Joint par La Terre, l’ancien propriétaire, Robin Morin, se disait fort heureux de voir encore le nom de sa ferme ancestrale en vie. « C’était la ferme de mes parents et de mes grands-parents. Mes enfants n’y étaient pas intéressés, et démanteler était dans les scénarios. On aurait peut-être obtenu davantage au niveau financier, mais je souhaitais éviter le démantèlement. L’idée que la ferme continue avait beaucoup de valeur pour moi », exprime M. Morin. Ce dernier ajoute que sa municipalité aurait écopé devant la disparition de la dernière ferme d’importance, puisqu’il ne serait resté qu’un autre producteur, qui détient quelques bovins de boucherie. « À Saint-Cléophas, on est quand même dans un secteur éloigné. Je pensais aux gens du village. Ils en sont plus ou moins conscients, mais notre ferme amène une vitalité économique et d’occupation du territoire. Si on avait démantelé, cela aurait été une perte pour la région », assure M. Robin.
Entremetteurs
Robin Morin et sa conjointe, Annie Harrisson, ont contacté L’ARTERRE, un service de maillage axé sur l’accompagnement et le jumelage entre aspirants-agriculteurs et propriétaires. Pratiquement au même moment, Maxime Paquet donnait aussi son nom à L’ARTERRE. Le conseiller de L’ARTERRE dans la région, Jonathan Gagné Lavoie, a vu des points en commun entre les deux parties et les a vite réunies. Maxime a commencé, une fois par semaine, à traire les vaches avec le couple. « Ce que j’aimais avec L’ARTERRE, c’est qu’il y avait une structure pour ne pas se faire avoir. C’était prévu que j’étais payé pour mes heures travaillées à la ferme. On avait aussi des rencontres structurées et planifiées pour que je devienne propriétaire. Car j’ai vu beaucoup de jeunes qui ont travaillé pendant des années à des salaires dérisoires en se faisant promettre que la ferme allait être à eux, mais ils ne l’ont jamais eu et ont fait tout ça pour rien. Moi, j’ai été chanceux, je suis tombé sur du bon monde », détaille Maxime au sujet de Robin et Annie. Ces derniers lui ont même financé le tiers du coût total de l’entreprise comme mise de fonds. « Sans ça, la transaction n’aurait jamais marché », remercie Maxime. Les anciens propriétaires l’ont également aidé à accomplir les tâches et continuent de le faire; Robin conduit la machinerie lors des chantiers de récoltes de plantes fourragères, Annie a aidé Maxime à réaliser une bonne partie de sa comptabilité.
Le stress d’être seul
Malgré l’aide des anciens propriétaires, la transaction a donné le vertige au nouvel agriculteur, qui a eu seulement cinq mois de pratique à temps plein avant de prendre entièrement les commandes de l’entreprise. « J’avais vu comment toutes les machines fonctionnaient, mais pas comment les réparer! L’idéal aurait été que je travaille là deux ou trois ans pour bien apprendre. Eux voulaient vendre rapidement, alors je suis passé de quelqu’un qui aidait au rôle de propriétaire d’un coup », témoigne la relève. Histoire d’ajouter un peu de stress, Maxime a sauté sur l’occasion d’accroître les volumes de lait dès ses premiers mois, en vertu du prêt de quotas offert aux jeunes par Les Producteurs de lait du Québec.

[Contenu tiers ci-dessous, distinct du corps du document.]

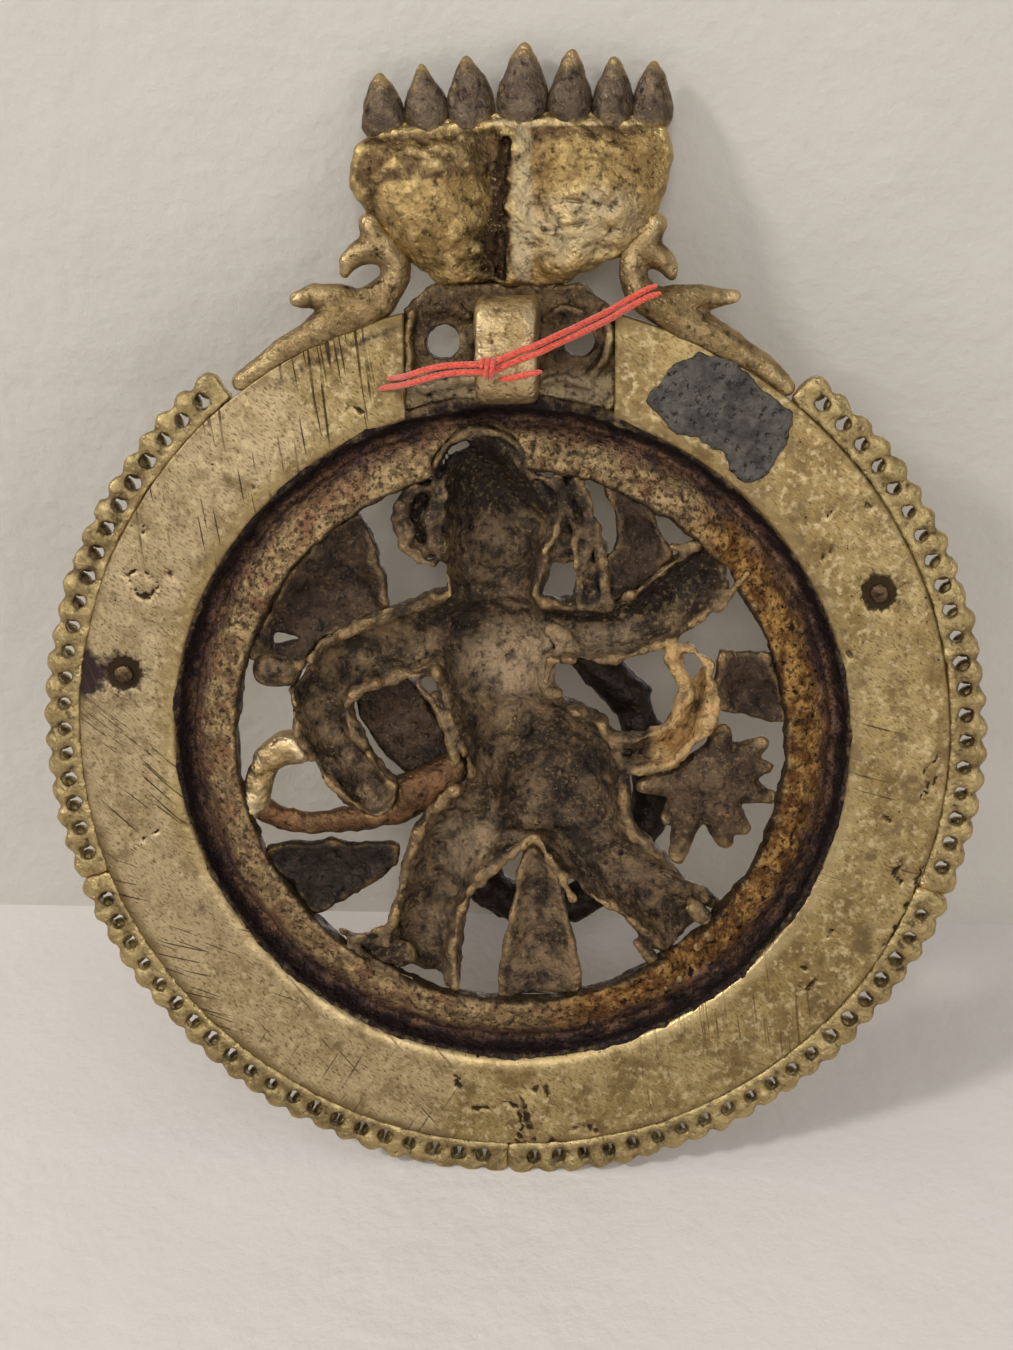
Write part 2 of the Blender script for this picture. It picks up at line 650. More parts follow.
CAST_LOOKS = {
    "rim": dict(
        name="rim_brass", body="9A8558", other="76623E", deep="2E2317", bright="C0AA78",
        dull=0.5, wear=(0.3, 0.9), blotch=12),
    "gold": dict(
        name="polished_brass", body="BBA276", other="9C8358", deep="5A4528", bright="DCC69C",
        dull=0.42, sheen=0.3, metal=0.95, wear=(0.2, 0.8)),
    "hood": dict(
        name="hood_brass", body="9C8253", other="7B623A", deep="3A2A18", bright="C4AA72",
        dull=0.45, sheen=0.3, metal=0.9, blotch=8, crust=0.35,
        tints=(("brown_top", "5E4930"), ("silvery", "AC9976"), ("dark_fold", "2E2014"))),
    "cobra": dict(
        name="dark_cobra_brass", body="6E5E4C", other="54463A", deep="2A2019", bright="B0966A",
        dull=0.52, sheen=0.36, metal=0.8, wear=(0.32, 0.9)),
    "bridge": dict(
        name="dark_bridge_brass", body="5C4930", other="3E2F20", deep="1B130D", bright="96805A",
        dull=0.5, wear=(0.35, 0.95), blotch=4, crust=0.4, tints=(("pale_floor", "8E7D60"),)),
    "figure": dict(
        name="earthy_brass", body="7C654A", other="35281C", deep="1C130D", bright="A88C62",
        dull=0.62, sheen=0.4, metal=0.55, wear=(0.42, 1.15), blotch=5, crust=1.0,
        tints=(("dusty", "A58E70"), ("shadowed", "2F241B"), ("golden", "C6A26C"))),
    "leaf": dict(
        name="dark_leaf_brass", body="4A392B", other="30241B", deep="150E0A", bright="947A55",
        dull=0.58, metal=0.7, wear=(0.5, 1.1), crust=0.5),
    "flower": dict(
        name="flower_brass", body="665039", other="443325", deep="1E140E", bright="A98E66",
        dull=0.6, sheen=0.42, metal=0.6, wear=(0.4, 1.1), crust=0.8),
    "bird": dict(
        name="bird_brass", body="97805A", other="7A6441", deep="3A2A18", bright="C2AA7C",
        dull=0.45, sheen=0.32, metal=0.9, wear=(0.25, 0.95)),
    "umber": dict(
        name="orange_brown_brass", body="77563A", other="59412C", deep="261A10", bright="A08256",
        dull=0.5, metal=0.85, wear=(0.4, 1.0)),
    "black": dict(
        name="blackened_brass", body="352B23", other="241D17", deep="0E0B09", bright="6B5636",
        dull=0.5, metal=0.8, wear=(0.55, 1.1)),
    "rivet": dict(
        name="brown_rivet_brass", body="594733", other="42332A", deep="1C1510", bright="8A7350",
        dull=0.45, metal=0.9, wear=(0.75, 1.25), blotch=2),
}
OTHER_LOOKS = {"plate": plate_finish, "trough": trough_finish, "solder": solder_finish,
               "thread": thread_finish}


@functools.cache
def finish(name):
    """One of the plaque's finishes, made when a piece first asks for it."""
    if name in CAST_LOOKS:
        return cast_finish(**CAST_LOOKS[name])
    return OTHER_LOOKS[name]()


# ------------------------------------------------------- settings to turn by hand

class ThreadSettings(PropertyGroup):
    strand: FloatProperty(
        name="Strand", description="Diameter of one strand of the thread", default=1.1 * MM,
        min=0.0008, max=0.0014, subtype="DISTANCE", unit="LENGTH")
    turns: FloatProperty(
        name="Turns", description="Turns of the strand's plies in each centimetre",
        default=4.0, min=0, max=8)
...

Quand l’hiver est arrivé, les vaches se sont mises à faire beaucoup de lait, car la génétique du troupeau était capable de répondre à cette demande de plus. Ce n’était pas des vaches pour passer dans des revues, mais de bonnes vaches pour faire du lait. C’était positif, j’étais encouragé, mais l’équipement de traite était vieux et ne suivait pas [l’augmentation des volumes]. Un moment donné, je suis devenu sur les nerfs, je ne savais pas par quoi commencer. Je faisais la traite tout seul au début et je me demandais dans quoi je m’étais embarqué…
Maxime Paquet
Le réservoir à lait a été changé après deux mois, des trayeuses avec retrait automatique ont également été acquises. Le jeune agriculteur a aussi amélioré le confort des animaux par l’ajout de matelas et de nouvelles mangeoires, l’amélioration de la ventilation, etc. La performance des prairies a été revue afin d’offrir des plantes fourragères plus appétentes et nutritives. Ces efforts ont stimulé la production laitière des vaches, qui est passée de 9 900 kg de lait à 12 500 kg par année aujourd’hui. Les conseils des anciens propriétaires ont aidé. « Avant de commencer à changer quelque chose, je m’arrangeais pour maîtriser et comprendre ce que [les anciens propriétaires] faisaient. Il y a des façons de faire que j’ai changées qui ont donné de bons résultats, mais il y a des affaires où je suis revenu en arrière. On va se dire la vérité : mon manque d’expérience m’a coûté de l’argent. Et quand tu es tout seul dans une ferme, sans parents avec toi, il y a l’avantage que tu fais ce que tu veux, mais tu n’as personne qui te conseille et qui prend une décision avec toi. Oui, j’ai des conseillers, mais parfois tu ne sais pas si tu prends une bonne ou une mauvaise décision, mais il faut que tu en prennes une pareil. » À ce sujet, la formule choisie pour le partage du leadership entre les cédants et la relève s’est révélée un atout, assure Maxime Paquet. « On a mis ça au clair dès le début : quand je travaillais pour eux, ils avaient 100 % des parts et prenaient 100 % des décisions, et quand j’ai acheté, j’ai eu 100 % des parts et je prenais 100 % des décisions. De cette façon, ça attire moins les chicanes et les conflits intergénérationnels. Ce fut un gros point fort », signale-t-il.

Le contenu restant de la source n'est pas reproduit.